What it requires: A short, frequent (monthly or biweekly) survey, plus a few system signals.
Comparison Matrix#
| Dimension | DORA | SPACE | DevEx |
|---|---|---|---|
| Origin year | 2018 | 2021 | 2024 |
| Number of metrics | 4 | ~10–15 (varies) | ~6–9 |
| Data source | System (logs, GitHub, PagerDuty) | Mixed (system + survey) | Mixed (survey-heavy) |
| Time to first signal | 6–8 weeks | 1 quarter (need 2 surveys) | 4 weeks (1 survey) |
| Implementation cost (eng-days) | ~5 | ~15–20 | ~10 |
| Ongoing cost | Near-zero (automated) | Survey design + analysis quarterly | Survey + light system instrumentation |
| Best at detecting | Mechanical bottlenecks (slow CI, review queues, fragile deploys) | Organizational health, burnout, collaboration breakdowns | Day-to-day engineer friction, flow blockers |
| Worst at detecting | Human factors, unclear ownership, burnout | Specific tactical bottlenecks, fast-changing trends | Org-level patterns, executive dashboarding |
| SMB fit | Excellent — low cost, high signal | Mixed — survey overhead is high for under-25-person teams | Excellent — sharp questions, fast feedback |
Decision Tree#
Three questions, in order. The first one to answer “yes” picks your framework.
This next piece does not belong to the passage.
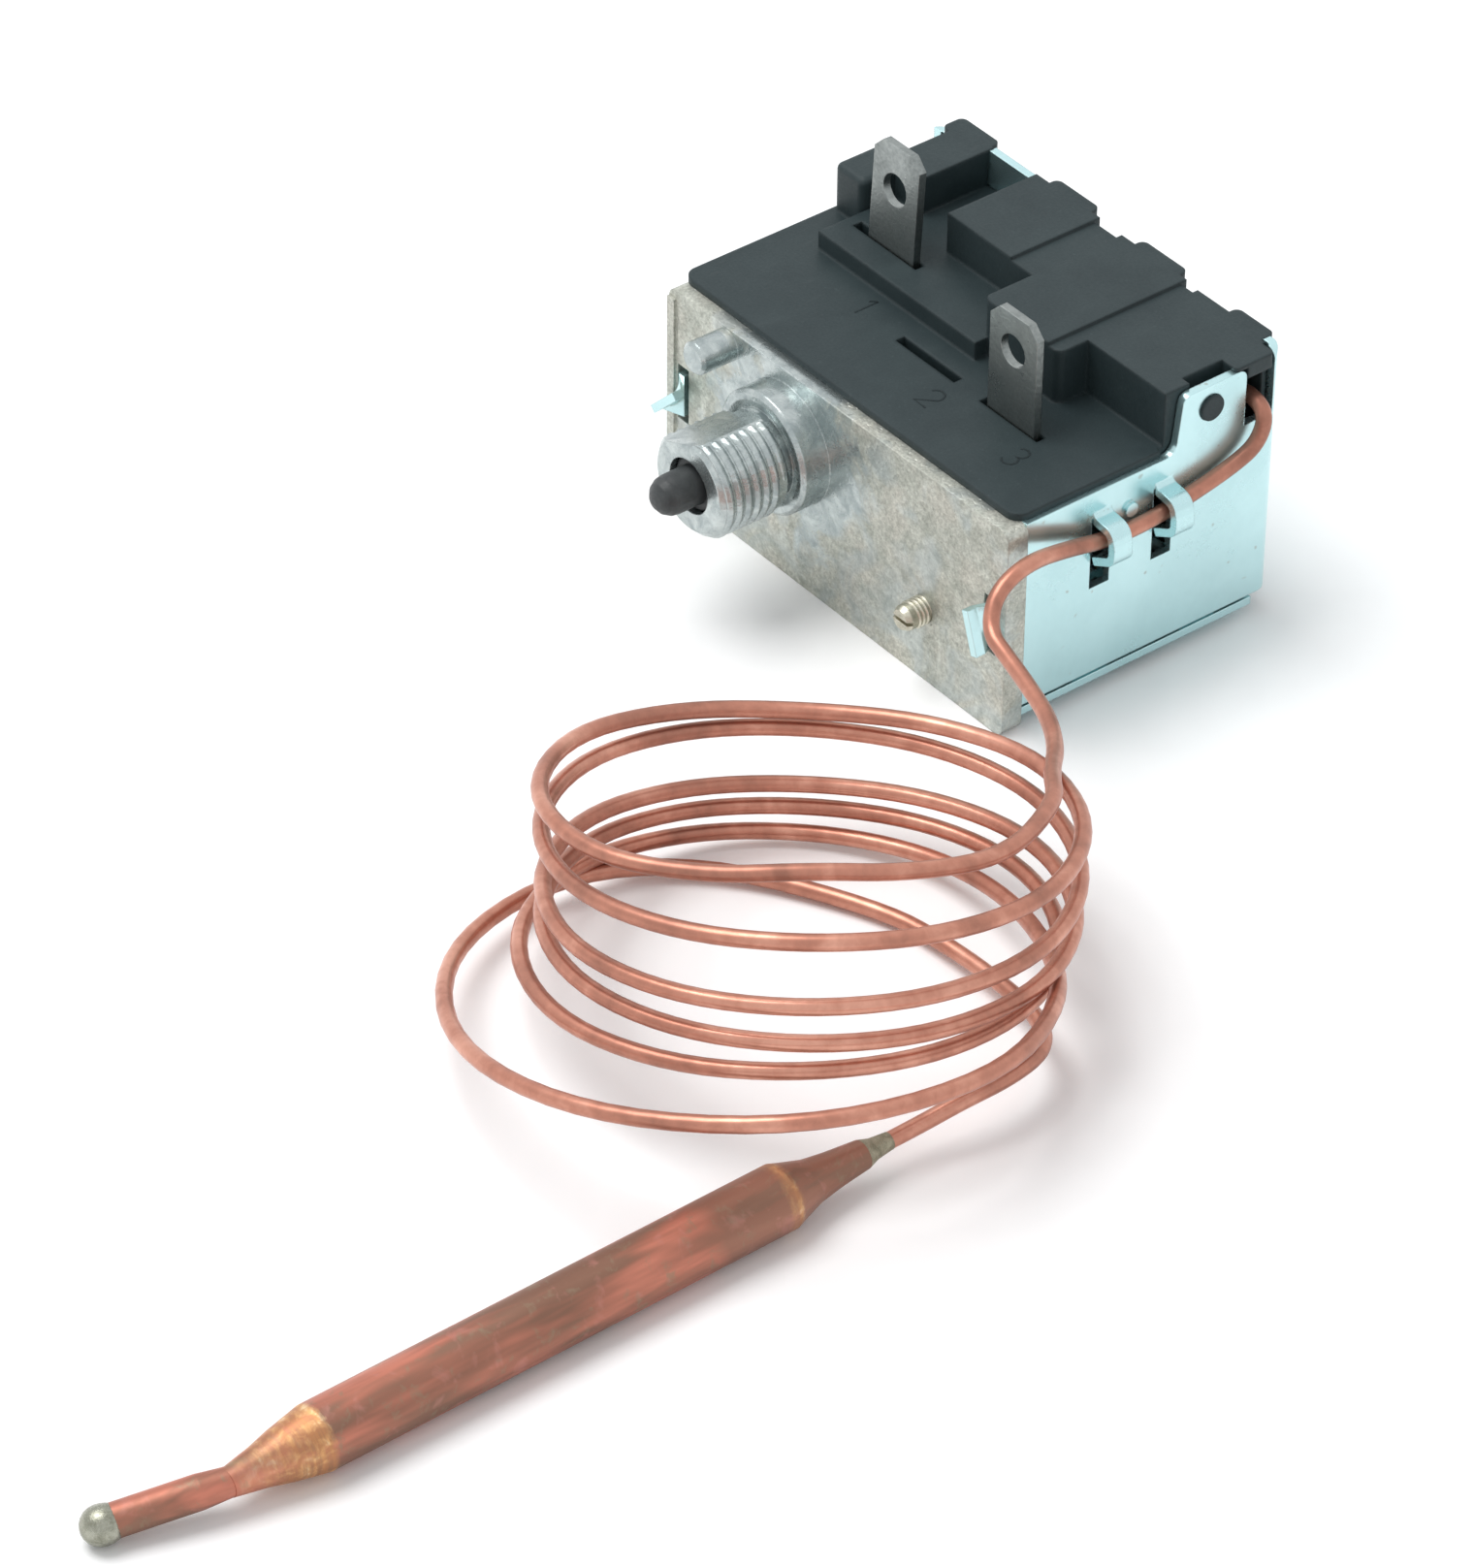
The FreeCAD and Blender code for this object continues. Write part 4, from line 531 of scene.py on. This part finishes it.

1. “Can I tell you, with data, our current Deployment Frequency, Lead Time, CFR, and MTTR?”#
If no → Start with DORA. Everything else is premature.
2. “Have my DORA metrics plateaued for 2+ consecutive quarters?”#
If no → Stay on DORA. The mechanical bottlenecks are still moving. Don’t add complexity.
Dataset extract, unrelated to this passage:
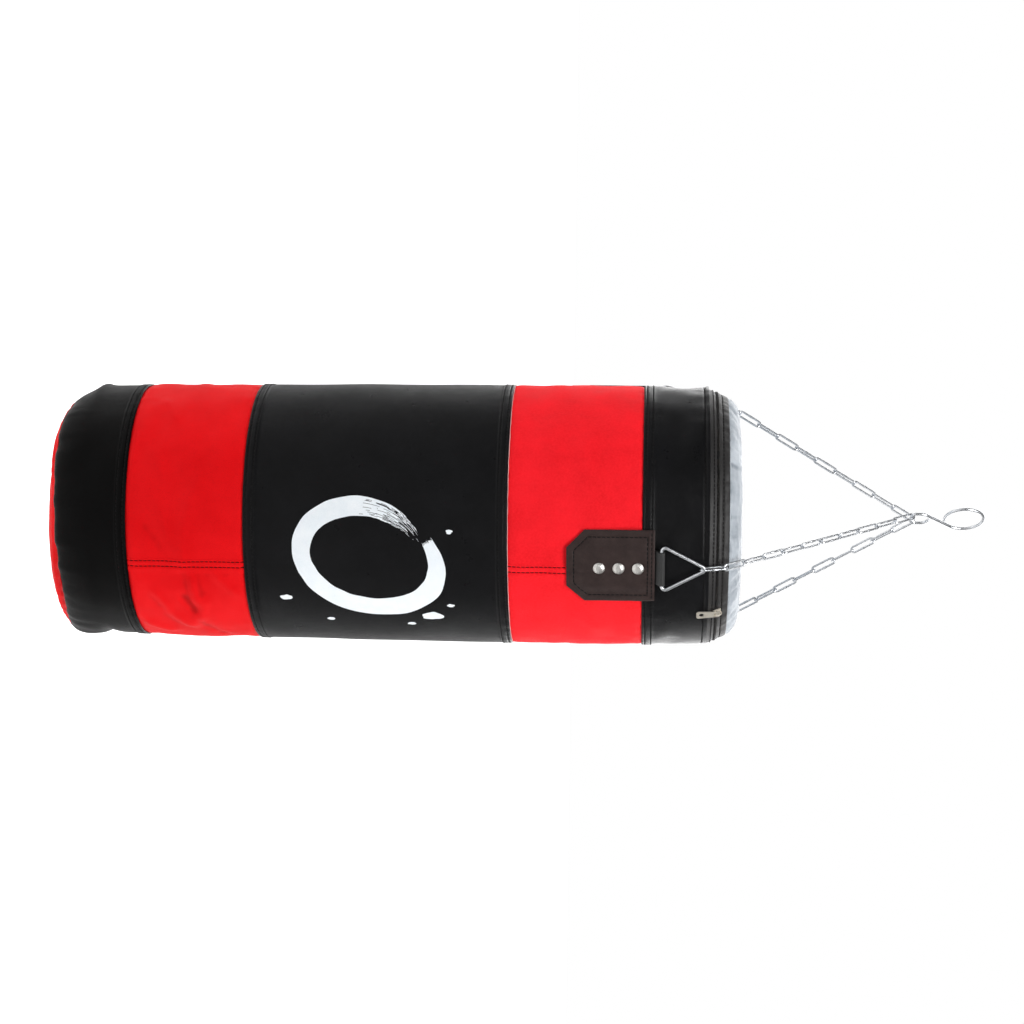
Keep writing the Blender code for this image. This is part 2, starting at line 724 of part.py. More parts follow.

3. “When my engineers complain about the work, are the complaints mostly about humans (unclear ownership, too many meetings, burnout) or mostly about systems (slow CI, painful deploys, flaky tests)?”#
If mostly systems → Stay on DORA. Run another quarter of mechanical improvements.
If mostly humans → Add DevEx (recommended for SMBs) or SPACE (recommended for over-25-person teams).
When to Run Both#
Most teams above 25 engineers benefit from running DORA continuously and adding DevEx as a quarterly check. The combination:
- DORA runs always, automated, near-zero ongoing cost. It catches mechanical regressions early.
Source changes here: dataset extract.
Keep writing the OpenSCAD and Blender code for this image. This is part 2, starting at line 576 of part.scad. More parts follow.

- DevEx runs quarterly via a short survey (8–10 questions). It catches human factors that DORA cannot see.
Together they cost roughly 1 engineer-week per quarter to maintain, and we’ve found this combo to be the highest-signal, lowest-overhead pair for teams in the 15–60 person range.
Why Most SMBs Should Skip SPACE#
SPACE is the academic gold standard, but for SMB teams the practical issue is signal-to-overhead ratio:
- SPACE surveys typically have 20–40 questions spanning five dimensions.
- Statistically meaningful results require N >= 30 respondents, which a 12-engineer team can’t achieve without aggregating across quarters (which kills the time-to-insight).
- Most of SPACE’s value at SMB scale is recoverable through DORA + a focused DevEx survey at ~30% of the overhead.
We recommend SPACE only when team size is over 50 engineers and you have a dedicated engineering operations or platform team to run the surveys properly.
What This Means in Practice#
For a typical 15-person SMB engineering team in 2026, the right path is:
- Quarter 1–4: Run DORA. Implement the 4-week DORA roadmap. Drive Lead Time and CFR into healthy ranges.
- Quarter 5+: Add a quarterly DevEx pulse (8 questions, 5-point Likert). Use it to identify the single biggest human-side bottleneck per quarter.
- Skip SPACE unless you grow past 50 engineers and have dedicated engineering operations capacity.
That’s the framework decision in three lines. Everything else is sequence and execution.